The University of Melbourne
School of Computing and Information Systems
COMP30026 Models of Computation
Sample Answers to Tutorial Exercises, Week 1
T1.3 Card 3 cannot be red, because red cannot lie, and Card 3 says it is the joker. So suppose
Card 2 is red. Then Card 1 is black and Card 3 is the joker. But then Card 1 actually speaks
a truth, which cannot happen. So we conclude that Card 1 is the red card. It follows that
Card 3 is the joker and Card 2 is black.
T1.4 The answer to this question – “what counts as an algorithm?” – is the subject of the
Church-Turing thesis. Here is an extract from the Stanford Encyclopedia of Philosophy
on the Church-Turing thesis, which provides a definition of an “effective or systematic or
mechanical method”.
https://plato.stanford.edu/entries/church-turing/#ThesHist
The Church-Turing thesis concerns the concept of an effective or systematic or mechan-
ical method in logic, mathematics and computer science. ‘Effective’ and its synonyms
‘systematic’ and ‘mechanical’ are terms of art in these disciplines: they do not carry
their everyday meaning.
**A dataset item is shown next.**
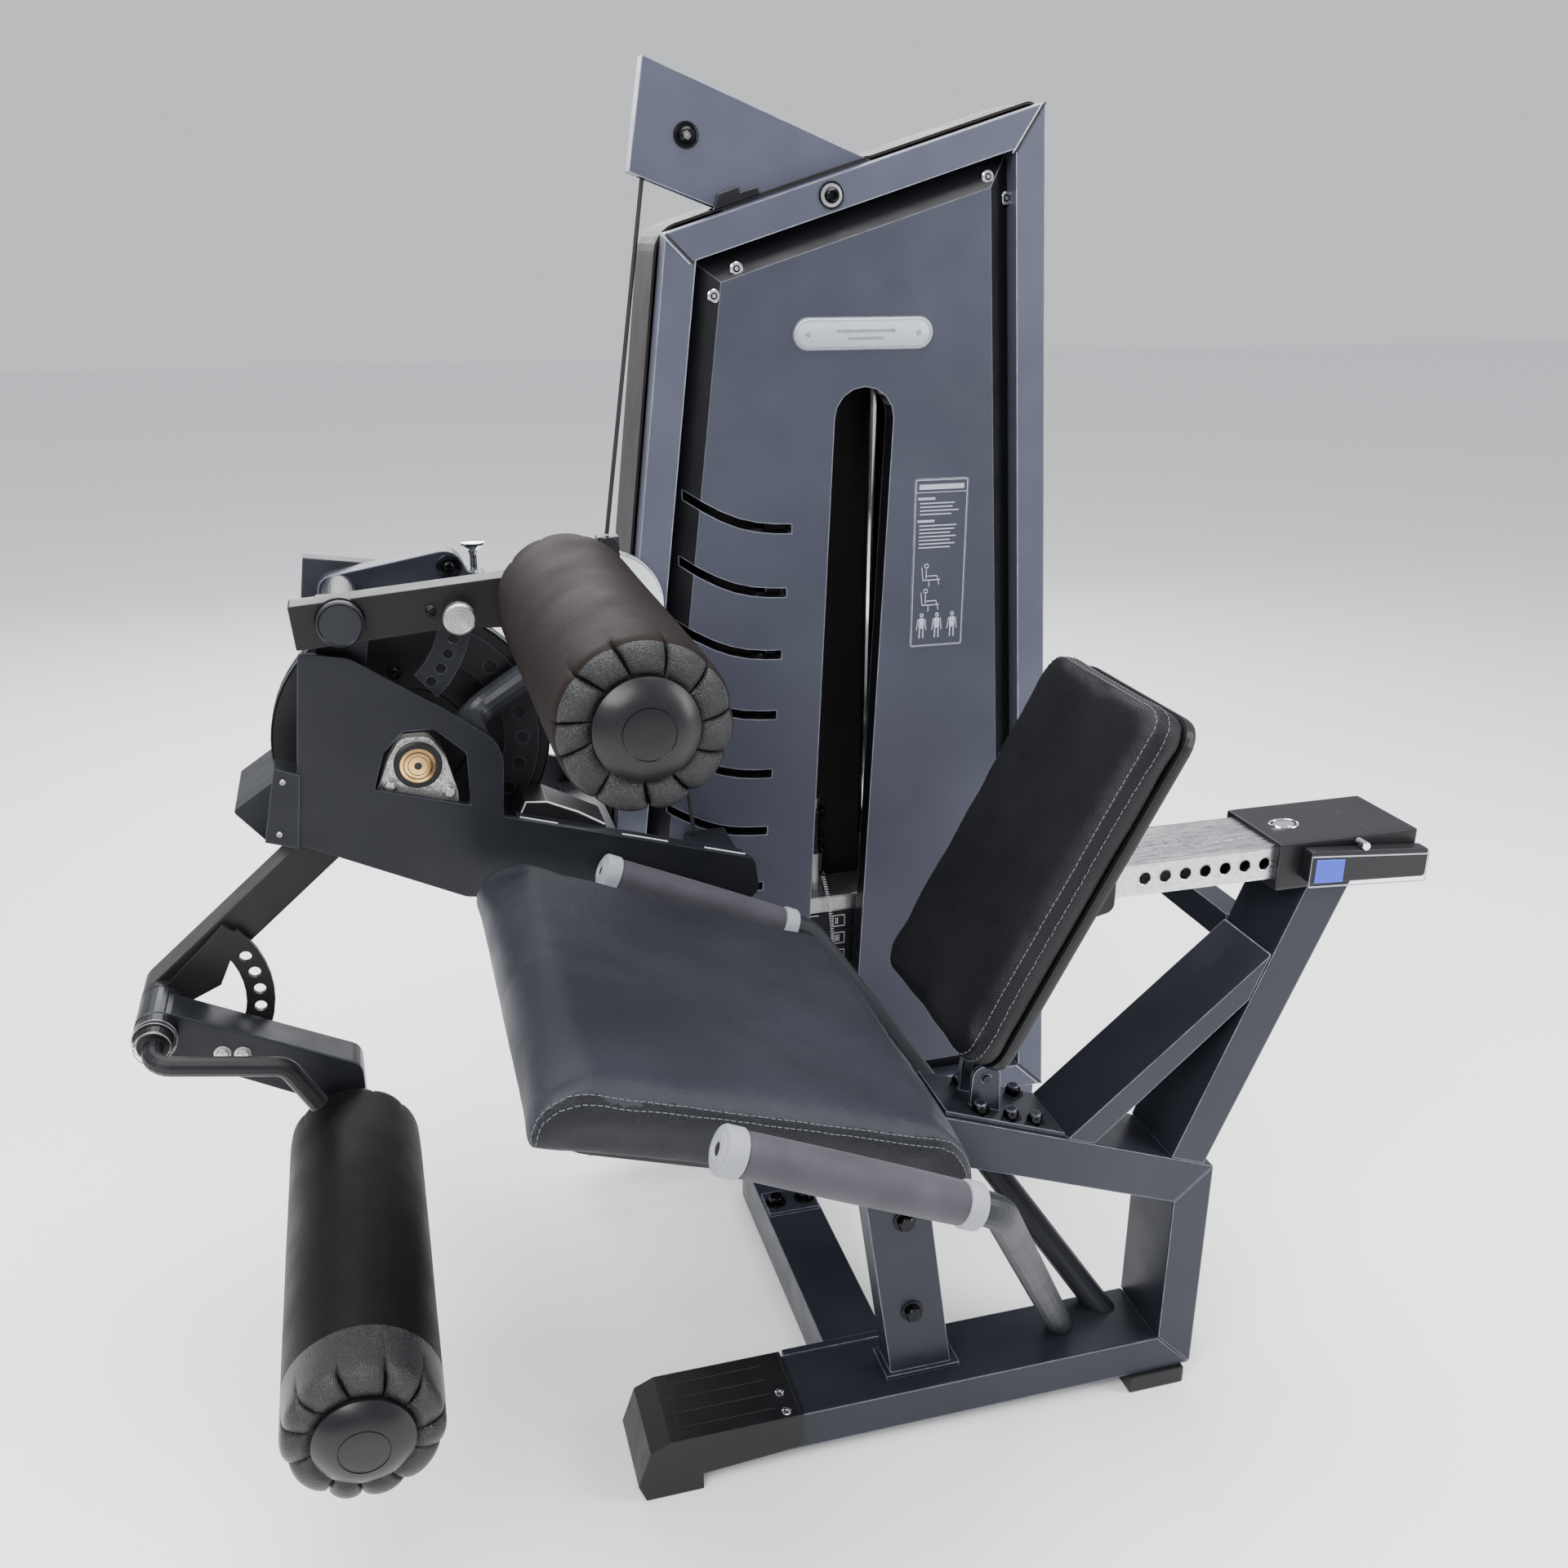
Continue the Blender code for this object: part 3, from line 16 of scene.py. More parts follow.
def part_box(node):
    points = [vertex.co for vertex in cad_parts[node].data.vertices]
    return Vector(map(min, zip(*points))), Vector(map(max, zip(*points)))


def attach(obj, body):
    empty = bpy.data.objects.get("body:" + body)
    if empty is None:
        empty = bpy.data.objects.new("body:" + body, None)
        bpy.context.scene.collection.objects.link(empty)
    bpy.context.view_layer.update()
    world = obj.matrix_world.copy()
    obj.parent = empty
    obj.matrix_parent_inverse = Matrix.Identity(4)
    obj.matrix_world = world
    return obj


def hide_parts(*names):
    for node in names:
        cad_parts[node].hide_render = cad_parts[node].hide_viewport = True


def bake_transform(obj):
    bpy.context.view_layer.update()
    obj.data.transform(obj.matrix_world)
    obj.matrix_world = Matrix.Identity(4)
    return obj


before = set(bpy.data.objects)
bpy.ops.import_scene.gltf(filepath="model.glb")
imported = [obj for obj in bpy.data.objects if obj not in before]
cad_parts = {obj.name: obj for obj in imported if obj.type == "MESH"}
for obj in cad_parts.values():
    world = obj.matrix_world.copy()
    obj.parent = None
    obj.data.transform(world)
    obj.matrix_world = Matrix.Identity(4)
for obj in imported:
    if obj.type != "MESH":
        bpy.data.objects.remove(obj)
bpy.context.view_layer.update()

# Where the bench frame's origin lies in the row frame
BEAM_FRONT = 0.24
BEAM_LOW, BEAM_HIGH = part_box("base_beam")
BENCH = Vector((BEAM_LOW.x - BEAM_FRONT, (BEAM_LOW.y + BEAM_HIGH.y) / 2, 0.0))

# Axes and faces that details line up with, in the bench frame
MAIN_AXIS = Vector((0.0335, 0.0, 0.7125))
BOSS_AXIS = Vector((-0.257, 0.0, 0.462))
THIGH_AXIS = Vector((-0.03, 0.0, 0.879))
PLATE_NEAR = 0.300
TOWER_FACE = 0.42
PANEL_FACE = 0.422
FRAME_WIDTH = 0.0364
BEVEL_WIDTH = 0.0296
BEVEL_BACK = 0.445
ARM_FACE = 0.288
STACK_FACE = 0.460
TOP_PLATE = 0.413
PLATE_PITCH = 0.0255
PLATE_ROWS = 11
LIFTED_ROWS = 4
BEAM_TOP = 0.067
CAP_TOP = 0.0715
HEAD_TOP = 0.6715
HEAD_SIDE = -0.05
SLIDER_TOP = 0.667
HANDLE_FACE = -0.066

TOWARDS_CAMERA = Vector((0.0, -1.0, 0.0))
TOWARDS_TOWER = Vector((0.0, 1.0, 0.0))
UP = Vector((0.0, 0.0, 1.0))
RIGHT = Vector((1.0, 0.0, 0.0))
HEXAGON = "hexagon"

# Corners closer than this become one, and a turned part's tip has this radius
WELD = 0.00001

# How far the surface has to bend before it counts as an edge
EDGE_TURN = 0.16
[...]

A method, or procedure, M, for achieving some desired result is
called ‘effective’ (or ‘systematic’ or ‘mechanical’) just in case:
1. M is set out in terms of a finite number of exact instructions (each instruction being
expressed by means of a finite number of symbols);
2. M will, if carried out without error, produce the desired result in a finite number of
steps;
3. M can (in practice or in principle) be carried out by a human being unaided by any
machinery except paper and pencil;
4. M demands no insight, intuition, or ingenuity, on the part of the human being
carrying out the method.
These all seem pretty reasonable expectations for an algorithm, but, as we will discover later
in this subject, condition (2) can be rather difficult, and often impossible to satisfy! This
is the notion of the decidability of an algorithm, which we will return to towards the end of
this subject.
T1.5 (a) Here is a solution: aaa
aa
baa
abaaa
aaa
aa
(b) No solution is possible. Why?
(c) No solution is possible. Why?
T1.6 You may have conjured an algorithm for Post’s Correspondence Problem, but this is only
possible if you violated at least one of the four conditions mentioned above (in the solution
to 1.4). Most likely it was the second, since this problem is undecidable. Have a look at your
algorithm – is it possible that it might run forever for some input?
Undecidability pops up not only in puzzle problems such as Question 1.5, but also in many
practical problems, such as most of the problems faced by designers of optimizing compilers.